The next day was boating day. The excited campers trotted down the path to the lake, each running past Ed, the janitor, without giving him a second look. As Jay passed by, he felt tempted to do the same. Maybe the other kids were right, and it was just foolish to pay so much attention to someone like that.

He was about to fly by like the rest, but something inside wouldn't let him. "A person is a person," he thought. "Just because he's not someone people consider so important, that doesn't mean I should ignore him." He stopped and greeted Ed, who as usual smiled back at him and mumbled a few friendly words.

Jay and Adam, who had teamed up, felt like ancient explorers as they rowed their boat to the far end of the lake. But they got a little carried away, and rowed a bit too close to the rocky shore. Suddenly there was a big bump and a loud ripping sound. The boys were shocked to hear those sounds, and even more shocked to see water gushing into the boat.

"A sharp rock must have pierced the bottom of our boat!" yelled Jay.

Fortunately they were very close to the edge of the lake, and they were able to row the leaking boat quickly to the nearby shore.

"What do we do now?" asked Adam, panic in his voice.

"Don't worry," Jay said. "When the counselors check the list of boats, and notice that the one you signed out didn't come back in time, they'll for sure come and find us."

But Adam didn't look relieved. In fact he looked terrified. "Oh, no!" he gasped. "I was in such a hurry, I forgot to sign us out for the boat this time. No one knows we're here. We'll be stuck here forever!"

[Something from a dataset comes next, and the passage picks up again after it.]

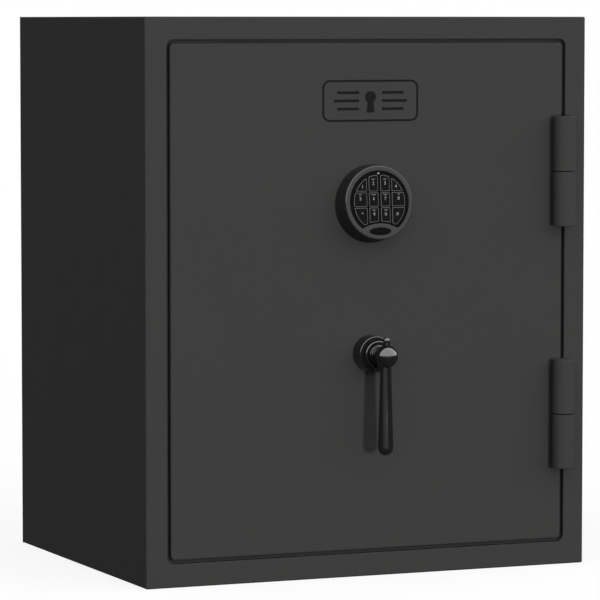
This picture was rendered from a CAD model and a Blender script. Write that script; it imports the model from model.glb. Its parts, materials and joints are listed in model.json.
"""Looks of a compact gun safe: a powder-coated steel body with one inset door on two outside
barrel hinges, a round key-pad lock and a lever handle. Metres, +Z up, and the door faces -Y.
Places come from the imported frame. New surfaces are worked out with numpy, as loops of points."""
import json
import math

import bmesh
import bpy
import numpy as np
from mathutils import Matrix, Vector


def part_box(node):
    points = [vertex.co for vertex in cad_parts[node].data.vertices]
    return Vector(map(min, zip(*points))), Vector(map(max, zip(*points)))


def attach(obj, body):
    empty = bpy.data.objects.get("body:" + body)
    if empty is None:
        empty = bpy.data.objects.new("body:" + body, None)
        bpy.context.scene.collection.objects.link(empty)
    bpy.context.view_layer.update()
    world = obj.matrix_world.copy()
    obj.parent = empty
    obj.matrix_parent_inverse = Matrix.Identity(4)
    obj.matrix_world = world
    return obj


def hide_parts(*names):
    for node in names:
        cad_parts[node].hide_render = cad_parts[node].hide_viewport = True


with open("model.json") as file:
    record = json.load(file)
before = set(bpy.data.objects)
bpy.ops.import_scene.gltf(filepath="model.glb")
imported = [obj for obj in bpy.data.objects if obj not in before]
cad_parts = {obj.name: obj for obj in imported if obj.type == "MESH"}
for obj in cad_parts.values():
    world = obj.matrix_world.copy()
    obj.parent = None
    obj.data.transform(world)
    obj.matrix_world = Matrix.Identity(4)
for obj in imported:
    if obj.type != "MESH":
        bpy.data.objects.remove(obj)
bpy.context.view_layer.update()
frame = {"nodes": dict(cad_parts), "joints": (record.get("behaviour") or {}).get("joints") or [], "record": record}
MM = 0.001
JOINTS = {joint["name"]: joint for joint in frame["joints"]}

# ---- places that the frame gives ----

FACE_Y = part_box("door_plate")[0].y
BODY_LOW, BODY_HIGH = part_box("body_shell")
BACK_LOW, BACK_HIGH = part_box("back_panel")
SHEET = BACK_HIGH.y - BACK_LOW.y
SEAL_LOW, SEAL_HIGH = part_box("door_seal")
HINGE_X, HINGE_Y, _ = JOINTS["door_swing"]["pos_m"]
HANDLE_Z = JOINTS["handle_turn"]["pos_m"][2]
KEY_PUSH = JOINTS["key_5_press"]["axis"]
PAD_TILT = math.atan2(-KEY_PUSH[2], KEY_PUSH[1])
PAD_Z = sum(corner.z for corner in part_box("keypad_base")) / 2
# the badge lies flat on the tilted face, so its middle gives the face's depth
PAD_RISE = 2.6 * MM
BADGE_T = 0.5 * MM
BADGE_LOW, BADGE_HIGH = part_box("keypad_badge")
BADGE_MID = (BADGE_LOW + BADGE_HIGH) / 2
BADGE_UP = (BADGE_MID.z - PAD_Z - PAD_RISE - BADGE_T / 2 * math.sin(PAD_TILT)) / math.cos(PAD_TILT)
PAD_DEPTH = FACE_Y - BADGE_MID.y + BADGE_UP * math.sin(PAD_TILT) - BADGE_T / 2 * math.cos(PAD_TILT)
PAD_LEAN = math.atan(PAD_RISE / PAD_DEPTH)


# ---- surfaces as loops of points ----

def rounded_outline(half, low, high, radius, steps=8):
    """A rectangle x = -half..half, z = low..high with quarter-circle corners, counter-clockwise:
    each corner's points are its centre + radius * (cos a, sin a) over its own quarter."""
    r = max(radius, 1e-5)
    a = np.radians(np.arange(4)[:, None] * 90 + np.linspace(0, 90, steps + 1)[None, :])
    cx = (half - r) * np.array([1, -1, -1, 1])[:, None]
    cz = (low + high) / 2 + ((high - low) / 2 - r) * np.array([1, 1, -1, -1])[:, None]
    return np.column_stack(((cx + r * np.cos(a)).ravel(), (cz + r * np.sin(a)).ravel()))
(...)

Sure enough, hours passed with no sign of help on the way. It was now starting to get dark. The boys had no idea what to do and were on the verge of despair.

Suddenly they heard the sound of an approaching motorboat. They were relieved to see chief water counselor who spotted them with his searchlight. "Wow, thanks for saving us!" cried out the grateful boys.

The counselor shook his head. "Don't thank me," he said with a stern look. "Without your names on the sign-out list, I had no idea you were out there."

The boys looked confused. "So how did you know we were missing?"

"You can thank old Ed, the janitor," the counselor said. "I was about to lock up the dock for the night, when he came running over and told me that all of the boys hadn't come back. I assured him they had, but he insisted, saying that he had been in his shack all afternoon, and one boy, the only boy who ever spoke to him, had greeted him on the way to the lake, but not on the way back. I counted the boats again, and sure enough, we discovered he was right."

The boys stood there with mouths wide open. They both saw very clearly just how important the 'unimportant' man that Jay had properly treated with respect had really been in their lives.


Ages 3-5

Q. How did most of the boys feel about Ed the Janitor?
A. They felt that since he wasn't very smart or rich, he wasn't important enough to talk to.

Q. How did Jay feel differently?
A. He felt that every single person is important because he was made by God.

Ages 6-9

Q. Do you think that some people are more valuable and important than others?
A. While some people do have more talents, power, or possessions than others, we are all of equal value. Every one of us has been created by God with his own special set of circumstances, and mission to fulfill in life. Each human being is unique, and an invaluable piece of the great jig-saw puzzle of life.

Q. Why do you think Ed the janitor noticed that Jay hadn't returned and went out of his way to tell the water counselor?
A. Unlike his friends, Jay made a special effort to greet Ed every day, and treat him with dignity. Because Jay cared about the janitor, Ed, in turn, cared about Jay. It was only natural that he would notice that Jay hadn't passed him and greeted him again on his way back from the lake. When we go out of our way to treat each and every person we meet in a way that lets them know we feel they are important, we bring a lot of light into their lives, and do our part to make the world a better place.

Ages 10 and Up

Q. Our sages teach that we shouldn't look down on any person, as there is nobody who doesn't have his moment. What does this statement mean to you?
A. There is a temptation to look at the world from a very limited viewpoint, and see people in terms of 'haves' and 'have-nots.' It can seem that only those who have whatever society values are worthy of our respect. The sages of the Torah want us to adopt a higher, more spiritual perspective, and realize that if someone weren't an important part of God's plan for the world, he wouldn't be here. Each person has his 'moment,' his unique reason for being put here, and therefore is just as important in the big scheme of things as anyone else.

Q.Are all men created equal?
A. Yes, and no. In the ultimate sense, as God's children we are all equally valuable and necessary parts of creation. Yet each of us has been given a role to play, and the assets needed to play that role, which can be vastly different. The ideal is to respect the intrinsic Godly value of every human being, but not make the mistake of thinking that we should somehow discourage, or prevent people from being their unique selves, and playing the roles for which they are especially suited.